MONTREAL - The founder of a once-successful children's television production company and the heads of two scandal-plagued Quebec investment firms are among four men facing charges stemming from an alleged $120-million fraud.

The eight-year investigation into the links between Cinar Corp., Norshield Financial Group and Mount Real culminated with one man being arrested and warrants being issued for three other men, including Cinar founder Ronald Weinberg.

Police confirmed ex-Cinar chief financial officer Hasanain Panju, 58, was arrested Wednesday and will appear in court Thursday.

The results of a provincial police probe that started in 2003 allege the four men orchestrated an elaborate and large-scale fraud using money from the Montreal-based TV animation company.

The other three men remained on the lam -- two whose whereabouts were unknown and a third who is currently out of the country.

An arrest warrant for Weinberg, 59, was filed in Montreal court.

Similar warrants were also issued for two asset management executives --John Xanthoudakis, president of Norshield Financial Group, and Lino Pasquale Matteo, president of Mount Real.

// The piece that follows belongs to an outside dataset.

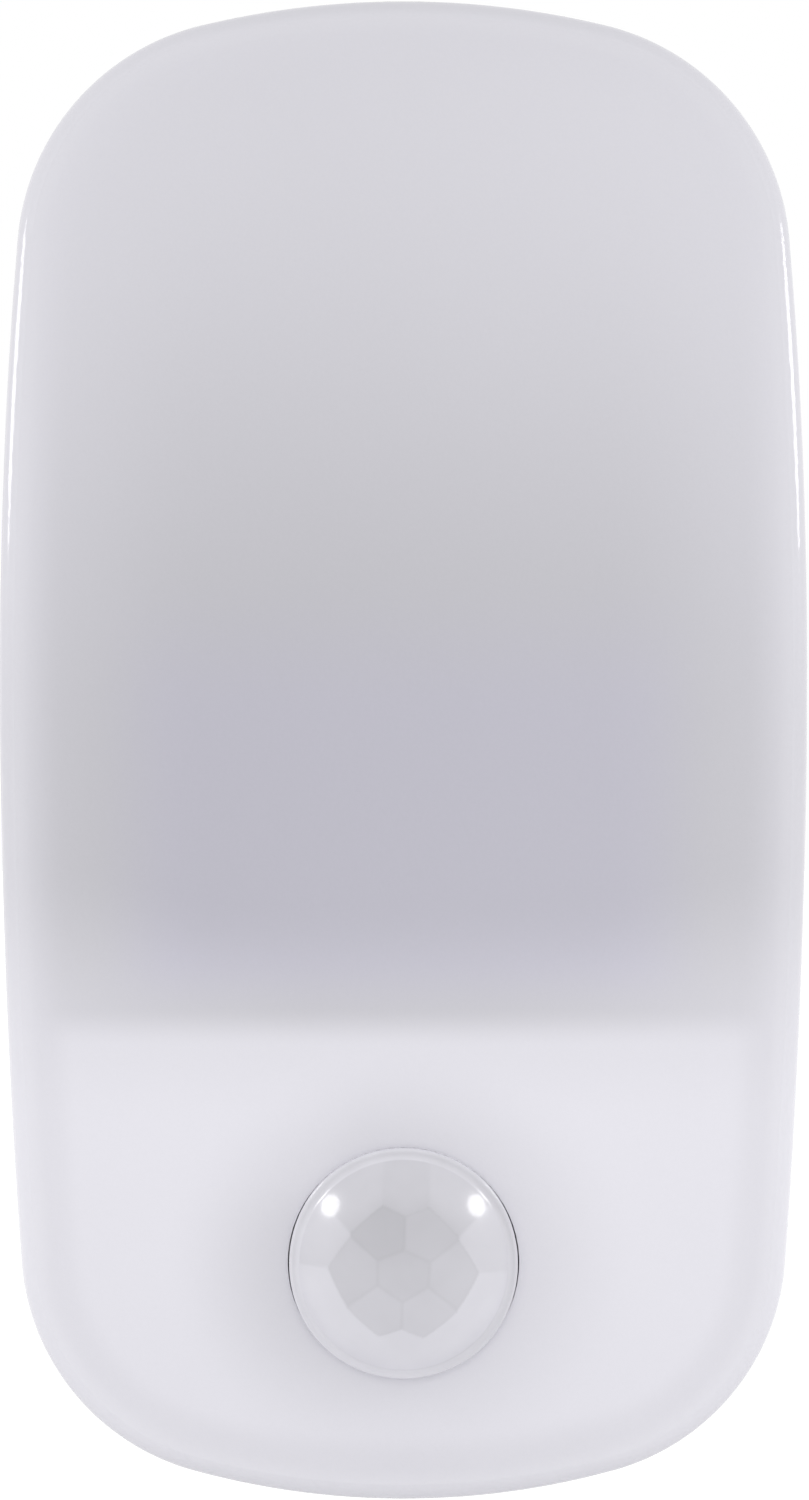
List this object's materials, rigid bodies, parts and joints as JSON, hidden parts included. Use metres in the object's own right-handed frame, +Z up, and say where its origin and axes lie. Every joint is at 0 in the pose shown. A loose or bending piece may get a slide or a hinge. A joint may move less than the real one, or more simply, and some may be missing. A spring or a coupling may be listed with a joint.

The four are facing a total of 36 charges among them, including fraud, forgery, using fake documents and publishing a false prospectus.

Weinberg and Panju allegedly invested funds without the approval of the production house's board of directors and in an attempt to profit personally.

Police also allege Xanthoudakis, 52, helped invest the money in the Bahamas while Matteo, 44, helped him camouflage the investments.

The fraud allegedly occurred between August 1998 and March 2000.

The Cinar scandal kicked off in 1999 after the Mounties began investigating the production house. The RCMP suspected the company used Canadian names on American-produced scripts to get tax credits north of the border.

The RCMP never filed criminal charges against Cinar, but the troubling revelations multiplied as the province's securities commission and provincial police opened their own investigations into the company and its executives.

Co-founders Weinberg and Micheline Charest were ousted and the scandal-plagued company was plunged into financial crisis when word leaked of illegally invested money in Bahamian hedge funds.

The couple were subsequently fined $1 million by Quebec's securities commission without ever being found guilty.

Charest, who was married to Weinberg, died in 2004 after a lack of oxygen to the brain following six hours of facial and breast surgery at a Montreal clinic.

Both Mount Real and Montreal hedge fund operator Norshield have been the subject of legal proceedings for allegedly fleecing investors out of millions of dollars.

Cinar, which used to make popular children's shows such as "Caillou" and "Arthur," became mired in scandals by the late 1990s and was subsequently sold in 2004 to Cookie Jar Entertainment Inc., for US$144 million.

In 2008, Weinberg settled out of court with Cinar after a seven-year legal battle, details of which were kept confidential. Cinar had sued Weinberg for $116 million. Weinberg in turn was seeking $8 million from Cinar.

One corporate watchdog said he's not surprised by the fraud charges.

Yves Michaud, whose organization represents small investors, was behind a civil suit on behalf of Cinar investors nearly a decade ago.

"This makes my blood boil," Michaud said.

Provincial police said the lengthy investigation included meeting 50 witnesses, including ex-Cinar employees, witnesses in the Bahamas. and Ernst and Young employees in Canada.

Investigators analyzed about 50 boxes worth of documents and nearly 10,000 computer files.